Corações de ferro. Por Julio Pompeu

No Terapia Política

Heitor sempre foi Totô. Apelido de infância que passou da casa à rua e dela à escola. Durou até virar o soldado Heitor. O semblante que harmonizava com a farda tornava esquisito para os amigos continuar chamando Heitor de Totô. Metido numas bermudas, quem sabe? Mas os amigos há muito não o viam mais de bermudas. Totô mudou. Sumiu sem mudar-se de rua. Transformou-se em Heitor, soldado Heitor.

Sempre foi aventureiro. Criança de subir e cair das árvores mais altas, de se arrebentar nas manobras mais ousadas de bicicleta e também de se levantar logo em seguida para tentar novamente a façanha e, novamente, estatelar-se. Corajoso, carinhoso e aventureiro, não foi surpresa para ninguém quando decidiu tornar-se policial. Mas surpreendeu até a seus pais quando, tornado policial, transformou-se. “Totô tem um coração de ouro!”, repetia com insistência sua mãe, Dona Helena.
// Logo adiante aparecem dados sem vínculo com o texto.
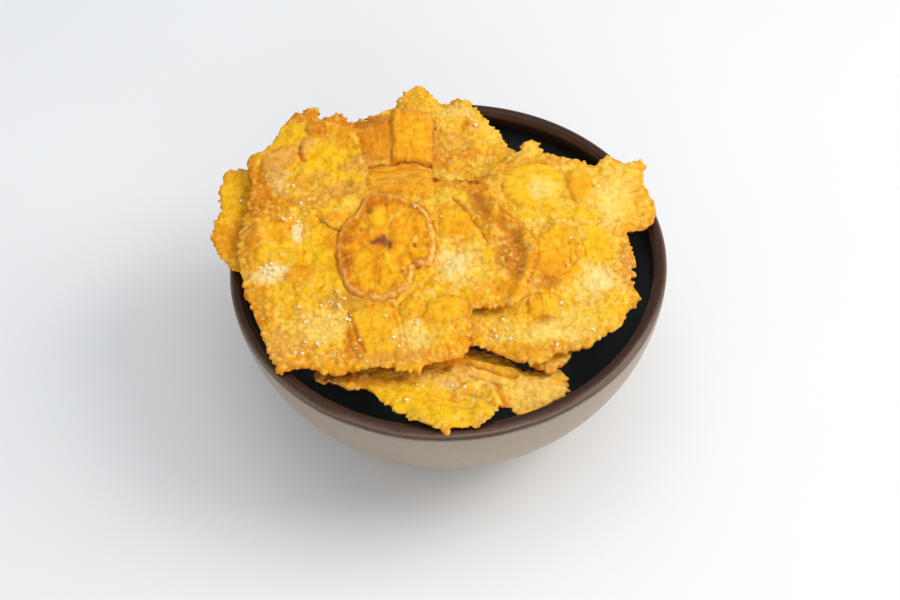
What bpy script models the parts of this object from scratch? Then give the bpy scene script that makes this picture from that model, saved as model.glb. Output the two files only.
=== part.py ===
"""Tostones: six big flat fried plantain patties piled in a small stoneware bowl.

Units are millimetres until the vertices are written, which are metres.  +Z is up,
the bowl stands on z = 0 with its axis on x = y = 0, and the front of the serving
faces -Y.  The bowl is a turned profile.  Every patty is a thin wavy plate: a ragged
outline in its own plane, thinner towards its margin, tilted and bent where it lies
on the rim or on its neighbours.
"""
import math

import bpy
import numpy as np
from mathutils import Vector
from mathutils.geometry import delaunay_2d_cdt

MM = 0.001

# bowl
BOWL_RADIUS = 80.0
BOWL_HEIGHT = 64.0
LIP_WIDTH = 4.8
LIP_HEIGHT = 2.0
BODY_DEPTH = 71.5
BODY_POWER = 1.85
FOOT_RADIUS = 37.5
FOOT_HEIGHT = 4.0
INSIDE_FLOOR = 8.0
BOWL_SEGMENTS = 60

# patties: distance between outline points and between points inside the outline
EDGE_STEP = 4.2
GRID_STEP = 6.4
TAPER_WIDTH = 6.0

# Each patty: where its middle lies, its tilt about X and about Y in degrees, its
# thickness in the middle and at the margin, its outline in its own plane, and its
# soft bends as (u, v, reach, height).
PATTIES = {
    "patty_top": {
        "centre": (-22.0, 2.0, 71.1),
        "tilt": (5.0, 0.0),
        "thickness": (3.6, 2.0),
        "outline": [
            (-52, 41), (-45, 46), (-39, 56), (-33, 64), (-25, 66), (-24, 60), (-16, 62),
            (-10, 57), (5, 63), (19, 58), (19, 42), (19, 28), (28, 27), (38, 25),
            (41, 15), (50, 4), (55, -6), (51, -20), (50, -27), (42, -32), (30, -32),
            (29, -43), (25, -51), (16, -53), (8, -57), (-4, -54), (-18, -56), (-31, -52),
            (-39, -53), (-45, -37), (-49, -25), (-53, -11), (-54, 3), (-51, 18), (-50, 30),
        ],
        "bends": [
            (46, 12, 10, 1.8), (55, -6, 9, 2.4), (50, -26, 9, 1.4), (0, 0, 34, 0.9),
            (-26, 34, 16, 0.8), (8, 46, 14, 0.6), (-50, 4, 13, 0.4), (-38, -50, 13, -0.9),
        ],
    },
    "patty_right": {
        "centre": (45.0, 0.0, 66.5),
        "tilt": (5.5, 0.0),
        "thickness": (3.4, 1.9),
        "outline": [
            (-17, 45), (-13, 49), (-9, 49), (-6, 43), (3, 40), (8, 39), (11, 36), (17, 40),
            (25, 37), (31, 37), (30, 27), (33, 20), (32, 10), (28, 6), (21, 3), (23, -9),
            (21, -17), (23, -25), (18, -31), (14, -38), (9, -39), (3, -45), (-6, -46),
            (-14, -50), (-21, -50), (-31, -44), (-41, -40), (-46, -34), (-42, -22),
            (-37, -8), (-36, 8), (-37, 22), (-33, 30), (-25, 38),
        ],
        "bends": [
            (30, 20, 14, -2.4), (0, 12, 16, 1.0), (18, -22, 12, -0.8), (-8, -44, 11, 0.8),
            (-10, 42, 10, 0.6),
        ],
    },
    "patty_front": {
        "centre": (-4.0, -57.4, 59.2),
        "tilt": (-10.0, 4.5),
        "thickness": (3.6, 2.0),
        "outline": [
            (-45, 7), (-38, 3), (-32, 0), (-28, 1), (-25, -1), (-22, -5), (-18, -9),
            (-12, -16), (-5, -21), (0, -25), (3, -22), (9, -22), (14, -20), (17, -16),
            (18, -10), (21, -9), (26, -13), (33, -10), (38, -6), (43, -1), (44, 6),
            (41, 11), (30, 11), (22, 17), (14, 21), (4, 23), (-10, 24), (-26, 23), (-40, 19),
        ],
        "bends": [
            (0, 2, 14, 1.2), (30, 0, 10, -0.6), (-34, 12, 12, -0.8), (-4, -22, 12, 3.8),
            (15, -19, 9, 4.6),
        ],
    },
    "patty_left": {
        "centre": (-70.0, 15.0, 66.4),
        "tilt": (0.0, 8.0),
        "thickness": (3.0, 1.8),
        "outline": [
            (-4, 31), (-12, 29), (-14, 21), (-15, 15), (-14, 8), (-16, 1), (-16, -6),
            (-14, -12), (-10, -18), (-5, -21), (8, -22), (24, -16), (34, -3), (32, 12),
            (20, 22), (6, 29),
        ],
        "bends": [(-17, 4, 9, 1.6), (-11, 27, 9, 1.2), (28, 0, 20, -1.4)],
    },
    "patty_back": {
        "centre": (0.0, 60.0, 66.4),
        "tilt": (1.5, 0.0),
        "thickness": (3.4, 1.9),
        "outline": [
            (-17, 16), (-14, 23), (-7, 26), (-3, 21), (1, 16), (8, 18), (13, 15), (17, 8),
            (23, -2), (25, -9), (30, -16), (25, -24), (12, -29), (-4, -34), (-22, -36),
            (-40, -28), (-50, -14), (-48, -2), (-38, 7), (-26, 10),
        ],
        "bends": [(-20, -6, 15, 4.2), (24, -16, 10, 1.2), (22, 2, 8, -1.2), (-8, 24, 8, 0.4)],
    },
    "patty_under": {
        "centre": (12.0, -15.0, 59.7),
        "tilt": (2.0, -2.0),
        "thickness": (2.8, 1.6),
        "outline": [
            (16, -33), (20, -37), (26, -35), (30, -29), (36, -14), (38, 6), (30, 23),
            (14, 34), (-6, 39), (-26, 34), (-40, 20), (-41, 2), (-32, -12), (-14, -17),
            (4, -21), (14, -27),
        ],
        "bends": [(6, 4, 18, 0.8), (-14, 18, 18, 1.2), (24, -32, 8, -0.4)],
    },
}


def material(name, colour, roughness):
    made = bpy.data.materials.new(name)
    made.use_nodes = True
    shader = made.node_tree.nodes["Principled BSDF"]
    shader.inputs["Base Color"].default_value = (*colour, 1.0)
    shader.inputs["Roughness"].default_value = roughness
    return made


def add_object(name, points, faces, look):
    mesh = bpy.data.meshes.new(name)
    mesh.from_pydata([tuple(MM * c for c in p) for p in points], [], faces)
    mesh.validate()
    mesh.update()
    mesh.materials.append(look)
    made = bpy.data.objects.new(name, mesh)
    bpy.context.scene.collection.objects.link(made)
    return made


def bowl_profile():
    """Half section of the bowl, (radius, height), from the foot's middle round to inside."""
    shoulder = BOWL_HEIGHT - LIP_HEIGHT
    profile = [(FOOT_RADIUS - 0.8, 0.0), (FOOT_RADIUS, 0.8), (FOOT_RADIUS + 0.3, FOOT_HEIGHT - 0.6)]
    for step in range(8):
        height = FOOT_HEIGHT + (shoulder - FOOT_HEIGHT) * (step / 7.0) ** 1.35
        depth = (shoulder - height) / BODY_DEPTH
        profile.append((BOWL_RADIUS * math.sqrt(1.0 - depth ** BODY_POWER), height))
    middle = BOWL_RADIUS - LIP_WIDTH / 2.0
    for turn in (30, 65, 90, 115, 150, 180):
        angle = math.radians(turn)
        profile.append(
            (middle + LIP_WIDTH / 2.0 * math.cos(angle), shoulder + LIP_HEIGHT * math.sin(angle))
        )
    inner = BOWL_RADIUS - LIP_WIDTH
    for step in range(1, 8):
        angle = math.radians(90.0 * step / 8.0)
        profile.append(
            (inner * math.cos(angle) ** 0.9, shoulder - (shoulder - INSIDE_FLOOR) * math.sin(angle))
        )
    return profile


def turned(profile, segments):
    """Closed solid of revolution: the profile's two ends are joined on the axis."""
    points = []
    for radius, height in profile:
        for k in range(segments):
            angle = 2.0 * math.pi * k / segments
            points.append((radius * math.cos(angle), radius * math.sin(angle), height))
    faces = []
    for row in range(len(profile) - 1):
        for k in range(segments):
            after = (k + 1) % segments
            a = row * segments + k
            b = row * segments + after
            c = (row + 1) * segments + after
            d = (row + 1) * segments + k
            faces.append((a, b, c, d))
    foot = len(points)
    points.append((0.0, 0.0, profile[0][1]))
    floor = len(points)
    points.append((0.0, 0.0, INSIDE_FLOOR))
    last = (len(profile) - 1) * segments
    for k in range(segments):
        after = (k + 1) % segments
        faces.append((after, k, foot))
        faces.append((last + k, last + after, floor))
    return points, faces


def curve_through(control, step):
    """Closed smooth curve through the control points, with a point about every step."""
    control = np.array(control, float)
    count = len(control)
    samples = []
    for i in range(count):
        p0, p1, p2, p3 = (control[(i + k - 1) % count] for k in range(4))
        pieces = max(1, int(round(np.linalg.norm(p2 - p1) / step)))
        for k in range(pieces):
            t = k / pieces
            samples.append(
                0.5
                * (
                    2.0 * p1
                    + (p2 - p0) * t
                    + (2.0 * p0 - 5.0 * p1 + 4.0 * p2 - p3) * t * t
                    + (3.0 * p1 - p0 - 3.0 * p2 + p3) * t ** 3
                )
            )
    return np.array(samples)


def distance_to(outline, points):
    """Distance of each point from the closed outline."""
    start = outline
    along = np.roll(outline, -1, axis=0) - start
    length = (along ** 2).sum(axis=1)
    offset = points[:, None, :] - start[None, :, :]
    share = np.clip((offset * along).sum(axis=2) / length, 0.0, 1.0)
    nearest = start + share[..., None] * along
    return np.sqrt(((points[:, None, :] - nearest) ** 2).sum(axis=2)).min(axis=1)


def inside(outline, points):
    """True for each point that lies inside the closed outline."""
    found = np.zeros(len(points), bool)
    following = np.roll(outline, -1, axis=0)
    for (x1, y1), (x2, y2) in zip(outline, following):
        crosses = (y1 > points[:, 1]) != (y2 > points[:, 1])
        reach = x1 + (points[:, 1] - y1) * (x2 - x1) / (y2 - y1 if y2 != y1 else 1.0)
        found ^= crosses & (points[:, 0] < reach)
    return found


def patty(spec):
    """Closed plate over the outline, bent, tilted and thinner towards its margin."""
    outline = curve_through(spec["outline"], EDGE_STEP)
    low = outline.min(axis=0)
    high = outline.max(axis=0)
    grid = []
    row = 0
    v = low[1]
    while v < high[1]:
        u = low[0] + (GRID_STEP / 2.0 if row % 2 else 0.0)
        while u < high[0]:
            grid.append((u, v))
            u += GRID_STEP
        v += GRID_STEP * 0.866
        row += 1
    grid = np.array(grid)
    grid = grid[inside(outline, grid)]
    grid = grid[distance_to(outline, grid) > GRID_STEP * 0.45]
    flat = np.vstack([outline, grid])
    ring = len(outline)
    made = delaunay_2d_cdt(
        [Vector(p) for p in flat], [], [list(range(ring))], 1, 1e-4
    )
    flat = np.array([tuple(p) for p in made[0]])
    triangles = [tuple(face) for face in made[2]]

    margin = distance_to(outline, flat)
    share = np.clip(margin / TAPER_WIDTH, 0.0, 1.0)
    share = share * share * (3.0 - 2.0 * share)
    full, edge = spec["thickness"]
    half = 0.5 * (edge + (full - edge) * share)
    middle = np.zeros(len(flat))
    for u, v, reach, height in spec["bends"]:
        middle += height * np.exp(-((flat[:, 0] - u) ** 2 + (flat[:, 1] - v) ** 2) / reach ** 2)

    about_x, about_y = (math.radians(a) for a in spec["tilt"])
    turn_x = np.array(
        [[1, 0, 0], [0, math.cos(about_x), -math.sin(about_x)],
         [0, math.sin(about_x), math.cos(about_x)]]
    )
    turn_y = np.array(
        [[math.cos(about_y), 0, math.sin(about_y)], [0, 1, 0],
         [-math.sin(about_y), 0, math.cos(about_y)]]
    )
    turn = turn_x @ turn_y
    top = np.column_stack([flat, middle + half]) @ turn.T + spec["centre"]
    bottom = np.column_stack([flat, middle - half]) @ turn.T + spec["centre"]

    count = len(flat)
    faces = list(triangles)
    faces += [tuple(count + i for i in reversed(face)) for face in triangles]
    edges = set()
    for a, b, c in triangles:
        edges |= {(a, b), (b, c), (c, a)}
    for a, b in edges:
        if (b, a) not in edges:
            faces.append((b, a, count + a, count + b))
    return np.vstack([top, bottom]).tolist(), faces


for old in list(bpy.data.objects):
    bpy.data.objects.remove(old, do_unlink=True)

stoneware = material("stoneware", (0.20, 0.16, 0.13), 0.35)
plantain = material("plantain", (0.86, 0.46, 0.06), 0.55)

add_object("bowl", *turned(bowl_profile(), BOWL_SEGMENTS), stoneware)
for name, spec in PATTIES.items():
    add_object(name, *patty(spec), plantain)
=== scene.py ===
"""Looks of the tostones: dense crumbly patties, coarse salt and the glazed bowl.

Lengths are millimetres until a mesh is written, which is in metres.  Each patty is made
in its own flat plane, (u, v), and then tilted and moved to its place in the bowl.
"""
import math

import bpy
import numpy as np
from mathutils import Matrix, Vector
from mathutils.geometry import delaunay_2d_cdt


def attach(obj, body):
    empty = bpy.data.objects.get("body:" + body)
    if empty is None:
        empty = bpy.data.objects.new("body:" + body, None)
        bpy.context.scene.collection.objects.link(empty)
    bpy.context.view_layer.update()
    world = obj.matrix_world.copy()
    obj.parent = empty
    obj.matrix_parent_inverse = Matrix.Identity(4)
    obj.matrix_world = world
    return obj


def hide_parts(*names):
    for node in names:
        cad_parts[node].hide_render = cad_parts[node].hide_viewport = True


MM = 0.001

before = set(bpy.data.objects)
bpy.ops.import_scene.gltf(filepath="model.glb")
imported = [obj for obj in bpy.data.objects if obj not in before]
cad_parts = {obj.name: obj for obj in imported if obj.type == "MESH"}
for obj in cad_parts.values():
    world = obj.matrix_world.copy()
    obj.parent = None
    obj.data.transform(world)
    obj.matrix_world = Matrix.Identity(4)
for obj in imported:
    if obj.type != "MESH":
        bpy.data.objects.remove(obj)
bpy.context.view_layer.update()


# ---------------------------------------------------------------- noise

def lattice(u, v, size, rng):
    """Places on a square lattice, their cells, and a lookup that gives a cell, or one
    beside it, its own number from 0 to 255."""
    table = rng.permutation(256)
    x = u / size + 71.3
    y = v / size + 53.7
    xi = np.floor(x).astype(int)
    yi = np.floor(y).astype(int)

    def pick(i, j):
        return table[(table[(xi + i) & 255] + yi + j) & 255]

    return x, y, xi, yi, pick


def perlin(u, v, size, seed):
    """Smooth noise from about -1 to 1, with features of the given size."""
    rng = np.random.default_rng(seed)
    x, y, xi, yi, pick = lattice(u, v, size, rng)
    angle = rng.uniform(0.0, 2.0 * math.pi, 256)
    xf = x - xi
    yf = y - yi
    fx = xf * xf * xf * (xf * (xf * 6 - 15) + 10)
    fy = yf * yf * yf * (yf * (yf * 6 - 15) + 10)

    def corner(i, j):
        a = angle[pick(i, j)]
        return np.cos(a) * (xf - i) + np.sin(a) * (yf - j)

    low = corner(0, 0) * (1 - fx) + corner(1, 0) * fx
    high = corner(0, 1) * (1 - fx) + corner(1, 1) * fx
    return 1.5 * (low * (1 - fy) + high * fy)


def layered(u, v, size, seed, layers=3):
    """Several sizes of smooth noise on top of each other."""
    total = np.zeros(np.shape(u))
    for k in range(layers):
        total += 0.5 ** k * perlin(u, v, size * 0.5 ** k, seed + k)
    return total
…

Agora, diz que é um bom rapaz.

Na formação, conheceu o sargento Aquiles. Especialista na arte de endurecer corações. “Na rua, se você vacila, morre”, dizia o tempo todo para justificar a brutalidade das lições. Num treino, Heitor cochilou. Acordou com um tapa e dois chutes do sargento Aquiles. “Animal que dorme é abatido, entendeu seu merda!”. “Sim senhor!”, disse maquinalmente enquanto se recompunha.

Os amigos de lá ele chama de companheiros. Irmãos de farda. De uma amizade que não é como a dos amigos da rua, surgida de brincadeiras e jogos, mas parida entre os tapas e suplícios do sargento Aquiles. Amizade forjada, como se tratasse de metalurgia e não de afetos. Forjada em corações de ferro, endurecidos para sobreviverem à dureza das ruas. Tornados indiferentes à brutalidade para serem brutais para com vagabundos.

Um destes companheiros era o soldado Páris. Um irmão, ele dizia. Dele e dos demais. Sujeito curioso cujo coração de ouro não se transformou em coração de ferro na forja do sargento Aquiles. Talvez tenha sido justamente seu coração de ouro mole que o fez vacilar e ser atingido fatalmente por um tiro. Morreu a caminho do hospital, entre os gritos de raiva e desespero de seus companheiros cujos corações de ferro foram endurecidos para tudo, exceto para a morte de um dos seus.

A notícia da morte de Páris espalhou-se rápido pelo WhatsApp da tropa. Mensagens cheias de tristeza e raiva inflamadas. Narrativas e especulações que terminavam sempre com a mesma conclusão. “Esse vagabundo tem que ir pra vala!”.

Os oficiais não perderam tempo em montar a operação. Heitor foi com seu coração de ferro vermelho. Quente como ferro de marcar a pele de escravos. Arremessou o cobre de seu fuzil com a concentração e indiferença de quem só vê o alvo preto pela frente. Sabe que matou, pelo menos, um. Que viu bem enquanto atirava. Em outros, não atirou sozinho. Ele e seus companheiros deixaram para trás 16 mortos e outros tantos com seus corações de ferro incandescentes de ódio, a espalhar mensagens de ódio aos policiais. Alimento de uma guerra sem fim.

Heitor sentiu-se estranho ao fim do dia. Aliviado e feliz pela missão cumprida e injustiçado por chamarem seu trabalho de chacina. Fez apenas o que seu coração fora forjado para fazer. O que os mesmos que em público vaiam, aos sussurros aplaudem. Mas isto o incomoda pouco. Acostumou-se com a hipocrisia e sabe que o espetáculo da notícia não durará mais que dois dias.

Mais do que isso, durará em seu peito um sentimento desgostoso. Ranger esquisito no seu coração de ferro. Endurecido para a morte, mas ainda regado pelo sangue que correu um dia pelo coração de ouro de Totô.